Work to do. Your task is to reproduce the material exactly.

┌────────

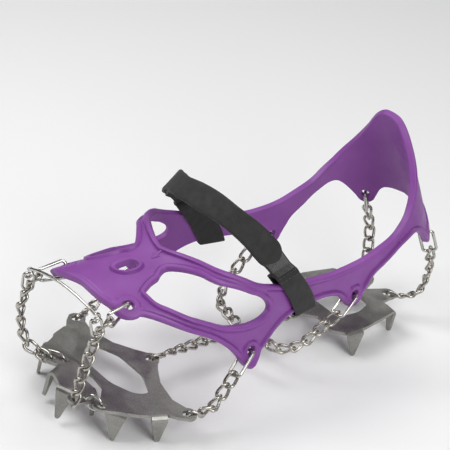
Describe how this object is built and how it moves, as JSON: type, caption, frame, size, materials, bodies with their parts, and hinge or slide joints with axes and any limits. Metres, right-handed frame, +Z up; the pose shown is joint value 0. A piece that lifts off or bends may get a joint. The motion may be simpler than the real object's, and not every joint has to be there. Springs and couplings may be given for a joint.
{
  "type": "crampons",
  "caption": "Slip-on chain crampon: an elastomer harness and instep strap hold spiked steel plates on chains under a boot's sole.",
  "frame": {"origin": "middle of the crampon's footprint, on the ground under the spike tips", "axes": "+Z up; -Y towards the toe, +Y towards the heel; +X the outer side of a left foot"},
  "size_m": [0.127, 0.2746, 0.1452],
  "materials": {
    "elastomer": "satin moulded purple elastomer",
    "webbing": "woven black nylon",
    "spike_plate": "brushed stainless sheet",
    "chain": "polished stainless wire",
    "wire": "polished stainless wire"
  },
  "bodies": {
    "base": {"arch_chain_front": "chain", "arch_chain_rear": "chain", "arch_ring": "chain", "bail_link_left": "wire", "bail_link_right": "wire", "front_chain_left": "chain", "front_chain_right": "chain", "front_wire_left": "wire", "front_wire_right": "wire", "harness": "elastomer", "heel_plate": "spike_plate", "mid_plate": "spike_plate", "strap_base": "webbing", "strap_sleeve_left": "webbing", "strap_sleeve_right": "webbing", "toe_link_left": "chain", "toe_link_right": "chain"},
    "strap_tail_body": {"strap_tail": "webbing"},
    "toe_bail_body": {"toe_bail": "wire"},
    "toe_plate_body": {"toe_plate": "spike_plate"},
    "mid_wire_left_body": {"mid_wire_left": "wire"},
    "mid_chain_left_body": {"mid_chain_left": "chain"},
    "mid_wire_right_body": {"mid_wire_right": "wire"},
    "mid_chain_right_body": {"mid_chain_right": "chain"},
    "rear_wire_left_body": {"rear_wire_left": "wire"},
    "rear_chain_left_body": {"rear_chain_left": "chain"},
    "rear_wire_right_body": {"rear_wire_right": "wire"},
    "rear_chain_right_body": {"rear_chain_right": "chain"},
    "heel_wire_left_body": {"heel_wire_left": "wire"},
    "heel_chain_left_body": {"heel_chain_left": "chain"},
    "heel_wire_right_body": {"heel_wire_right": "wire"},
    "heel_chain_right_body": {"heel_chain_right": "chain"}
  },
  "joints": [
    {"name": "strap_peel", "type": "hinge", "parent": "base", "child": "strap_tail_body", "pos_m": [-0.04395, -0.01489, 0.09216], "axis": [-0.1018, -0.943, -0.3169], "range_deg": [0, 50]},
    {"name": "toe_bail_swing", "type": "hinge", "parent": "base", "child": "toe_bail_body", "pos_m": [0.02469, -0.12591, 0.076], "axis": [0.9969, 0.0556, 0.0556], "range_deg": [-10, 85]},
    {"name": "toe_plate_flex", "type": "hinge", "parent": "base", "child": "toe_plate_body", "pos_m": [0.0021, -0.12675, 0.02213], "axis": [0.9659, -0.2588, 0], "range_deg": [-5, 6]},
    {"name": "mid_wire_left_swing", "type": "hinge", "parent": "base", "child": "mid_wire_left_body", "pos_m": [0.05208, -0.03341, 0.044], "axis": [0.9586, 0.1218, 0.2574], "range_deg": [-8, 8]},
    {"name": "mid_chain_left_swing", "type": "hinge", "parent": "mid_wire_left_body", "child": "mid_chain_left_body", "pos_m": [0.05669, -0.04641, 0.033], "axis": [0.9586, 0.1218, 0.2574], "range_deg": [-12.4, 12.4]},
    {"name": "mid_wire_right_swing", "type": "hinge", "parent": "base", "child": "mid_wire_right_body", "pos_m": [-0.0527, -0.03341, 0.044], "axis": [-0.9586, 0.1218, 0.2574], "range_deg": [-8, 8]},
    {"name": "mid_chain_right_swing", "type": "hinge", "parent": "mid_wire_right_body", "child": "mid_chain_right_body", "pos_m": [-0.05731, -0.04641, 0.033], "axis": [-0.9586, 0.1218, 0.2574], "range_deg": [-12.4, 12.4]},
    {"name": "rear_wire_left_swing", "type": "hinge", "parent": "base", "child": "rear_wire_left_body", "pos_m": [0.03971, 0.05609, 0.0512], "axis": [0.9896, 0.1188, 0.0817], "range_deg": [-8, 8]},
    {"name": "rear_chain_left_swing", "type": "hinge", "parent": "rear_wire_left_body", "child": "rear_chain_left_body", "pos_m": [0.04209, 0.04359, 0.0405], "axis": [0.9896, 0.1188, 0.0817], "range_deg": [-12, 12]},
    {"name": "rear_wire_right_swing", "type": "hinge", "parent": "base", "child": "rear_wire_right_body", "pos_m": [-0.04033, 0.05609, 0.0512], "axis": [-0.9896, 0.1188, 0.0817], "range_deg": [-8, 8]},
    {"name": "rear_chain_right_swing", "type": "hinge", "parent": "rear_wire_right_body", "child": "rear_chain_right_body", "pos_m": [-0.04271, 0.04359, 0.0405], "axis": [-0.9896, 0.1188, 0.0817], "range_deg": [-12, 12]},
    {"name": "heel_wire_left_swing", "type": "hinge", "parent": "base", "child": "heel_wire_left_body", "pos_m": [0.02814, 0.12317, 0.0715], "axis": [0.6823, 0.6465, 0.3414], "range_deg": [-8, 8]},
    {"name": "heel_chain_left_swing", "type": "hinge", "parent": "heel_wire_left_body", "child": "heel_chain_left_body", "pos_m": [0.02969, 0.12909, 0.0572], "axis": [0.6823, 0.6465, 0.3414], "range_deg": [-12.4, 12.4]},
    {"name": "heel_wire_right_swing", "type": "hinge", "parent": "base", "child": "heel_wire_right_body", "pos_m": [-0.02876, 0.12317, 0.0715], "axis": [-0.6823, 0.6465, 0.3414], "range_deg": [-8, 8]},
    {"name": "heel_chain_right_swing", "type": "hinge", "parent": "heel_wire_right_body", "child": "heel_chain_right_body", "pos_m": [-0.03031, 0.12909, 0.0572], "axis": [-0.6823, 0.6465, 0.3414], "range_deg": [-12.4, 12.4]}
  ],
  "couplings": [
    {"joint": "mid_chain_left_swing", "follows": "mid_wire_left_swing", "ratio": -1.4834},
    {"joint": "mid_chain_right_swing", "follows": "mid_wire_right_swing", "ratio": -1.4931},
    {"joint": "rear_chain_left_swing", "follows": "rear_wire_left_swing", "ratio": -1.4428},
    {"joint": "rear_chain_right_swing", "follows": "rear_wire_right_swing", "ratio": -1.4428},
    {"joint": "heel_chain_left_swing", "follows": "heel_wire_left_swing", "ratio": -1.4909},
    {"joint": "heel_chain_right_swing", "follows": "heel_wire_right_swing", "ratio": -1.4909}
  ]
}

└────────

Output for this exercise.
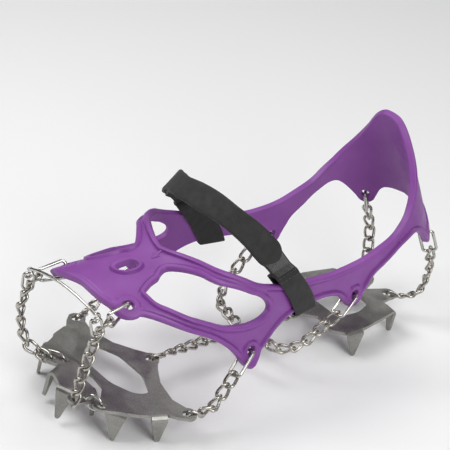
Describe how this object is built and how it moves, as JSON: type, caption, frame, size, materials, bodies with their parts, and hinge or slide joints with axes and any limits. Metres, right-handed frame, +Z up; the pose shown is joint value 0. A piece that lifts off or bends may get a joint. The motion may be simpler than the real object's, and not every joint has to be there. Springs and couplings may be given for a joint.
{
  "type": "crampons",
  "caption": "Slip-on chain crampon: an elastomer harness and instep strap hold spiked steel plates on chains under a boot's sole.",
  "frame": {"origin": "middle of the crampon's footprint, on the ground under the spike tips", "axes": "+Z up; -Y towards the toe, +Y towards the heel; +X the outer side of a left foot"},
  "size_m": [0.127, 0.2746, 0.1452],
  "materials": {
    "elastomer": "satin moulded purple elastomer",
    "webbing": "woven black nylon",
    "spike_plate": "brushed stainless sheet",
    "chain": "polished stainless wire",
    "wire": "polished stainless wire"
  },
  "bodies": {
    "base": {"arch_chain_front": "chain", "arch_chain_rear": "chain", "arch_ring": "chain", "bail_link_left": "wire", "bail_link_right": "wire", "front_chain_left": "chain", "front_chain_right": "chain", "front_wire_left": "wire", "front_wire_right": "wire", "harness": "elastomer", "heel_plate": "spike_plate", "mid_plate": "spike_plate", "strap_base": "webbing", "strap_sleeve_left": "webbing", "strap_sleeve_right": "webbing", "toe_link_left": "chain", "toe_link_right": "chain"},
    "strap_tail_body": {"strap_tail": "webbing"},
    "toe_bail_body": {"toe_bail": "wire"},
    "toe_plate_body": {"toe_plate": "spike_plate"},
    "mid_wire_left_body": {"mid_wire_left": "wire"},
    "mid_chain_left_body": {"mid_chain_left": "chain"},
    "mid_wire_right_body": {"mid_wire_right": "wire"},
    "mid_chain_right_body": {"mid_chain_right": "chain"},
    "rear_wire_left_body": {"rear_wire_left": "wire"},
    "rear_chain_left_body": {"rear_chain_left": "chain"},
    "rear_wire_right_body": {"rear_wire_right": "wire"},
    "rear_chain_right_body": {"rear_chain_right": "chain"},
    "heel_wire_left_body": {"heel_wire_left": "wire"},
    "heel_chain_left_body": {"heel_chain_left": "chain"},
    "heel_wire_right_body": {"heel_wire_right": "wire"},
    "heel_chain_right_body": {"heel_chain_right": "chain"}
  },
  "joints": [
    {"name": "strap_peel", "type": "hinge", "parent": "base", "child": "strap_tail_body", "pos_m": [-0.04395, -0.01489, 0.09216], "axis": [-0.1018, -0.943, -0.3169], "range_deg": [0, 50]},
    {"name": "toe_bail_swing", "type": "hinge", "parent": "base", "child": "toe_bail_body", "pos_m": [0.02469, -0.12591, 0.076], "axis": [0.9969, 0.0556, 0.0556], "range_deg": [-10, 85]},
    {"name": "toe_plate_flex", "type": "hinge", "parent": "base", "child": "toe_plate_body", "pos_m": [0.0021, -0.12675, 0.02213], "axis": [0.9659, -0.2588, 0], "range_deg": [-5, 6]},
    {"name": "mid_wire_left_swing", "type": "hinge", "parent": "base", "child": "mid_wire_left_body", "pos_m": [0.05208, -0.03341, 0.044], "axis": [0.9586, 0.1218, 0.2574], "range_deg": [-8, 8]},
    {"name": "mid_chain_left_swing", "type": "hinge", "parent": "mid_wire_left_body", "child": "mid_chain_left_body", "pos_m": [0.05669, -0.04641, 0.033], "axis": [0.9586, 0.1218, 0.2574], "range_deg": [-12.4, 12.4]},
    {"name": "mid_wire_right_swing", "type": "hinge", "parent": "base", "child": "mid_wire_right_body", "pos_m": [-0.0527, -0.03341, 0.044], "axis": [-0.9586, 0.1218, 0.2574], "range_deg": [-8, 8]},
    {"name": "mid_chain_right_swing", "type": "hinge", "parent": "mid_wire_right_body", "child": "mid_chain_right_body", "pos_m": [-0.05731, -0.04641, 0.033], "axis": [-0.9586, 0.1218, 0.2574], "range_deg": [-12.4, 12.4]},
    {"name": "rear_wire_left_swing", "type": "hinge", "parent": "base", "child": "rear_wire_left_body", "pos_m": [0.03971, 0.05609, 0.0512], "axis": [0.9896, 0.1188, 0.0817], "range_deg": [-8, 8]},
    {"name": "rear_chain_left_swing", "type": "hinge", "parent": "rear_wire_left_body", "child": "rear_chain_left_body", "pos_m": [0.04209, 0.04359, 0.0405], "axis": [0.9896, 0.1188, 0.0817], "range_deg": [-12, 12]},
    {"name": "rear_wire_right_swing", "type": "hinge", "parent": "base", "child": "rear_wire_right_body", "pos_m": [-0.04033, 0.05609, 0.0512], "axis": [-0.9896, 0.1188, 0.0817], "range_deg": [-8, 8]},
    {"name": "rear_chain_right_swing", "type": "hinge", "parent": "rear_wire_right_body", "child": "rear_chain_right_body", "pos_m": [-0.04271, 0.04359, 0.0405], "axis": [-0.9896, 0.1188, 0.0817], "range_deg": [-12, 12]},
    {"name": "heel_wire_left_swing", "type": "hinge", "parent": "base", "child": "heel_wire_left_body", "pos_m": [0.02814, 0.12317, 0.0715], "axis": [0.6823, 0.6465, 0.3414], "range_deg": [-8, 8]},
    {"name": "heel_chain_left_swing", "type": "hinge", "parent": "heel_wire_left_body", "child": "heel_chain_left_body", "pos_m": [0.02969, 0.12909, 0.0572], "axis": [0.6823, 0.6465, 0.3414], "range_deg": [-12.4, 12.4]},
    {"name": "heel_wire_right_swing", "type": "hinge", "parent": "base", "child": "heel_wire_right_body", "pos_m": [-0.02876, 0.12317, 0.0715], "axis": [-0.6823, 0.6465, 0.3414], "range_deg": [-8, 8]},
    {"name": "heel_chain_right_swing", "type": "hinge", "parent": "heel_wire_right_body", "child": "heel_chain_right_body", "pos_m": [-0.03031, 0.12909, 0.0572], "axis": [-0.6823, 0.6465, 0.3414], "range_deg": [-12.4, 12.4]}
  ],
  "couplings": [
    {"joint": "mid_chain_left_swing", "follows": "mid_wire_left_swing", "ratio": -1.4834},
    {"joint": "mid_chain_right_swing", "follows": "mid_wire_right_swing", "ratio": -1.4931},
    {"joint": "rear_chain_left_swing", "follows": "rear_wire_left_swing", "ratio": -1.4428},
    {"joint": "rear_chain_right_swing", "follows": "rear_wire_right_swing", "ratio": -1.4428},
    {"joint": "heel_chain_left_swing", "follows": "heel_wire_left_swing", "ratio": -1.4909},
    {"joint": "heel_chain_right_swing", "follows": "heel_wire_right_swing", "ratio": -1.4909}
  ]
}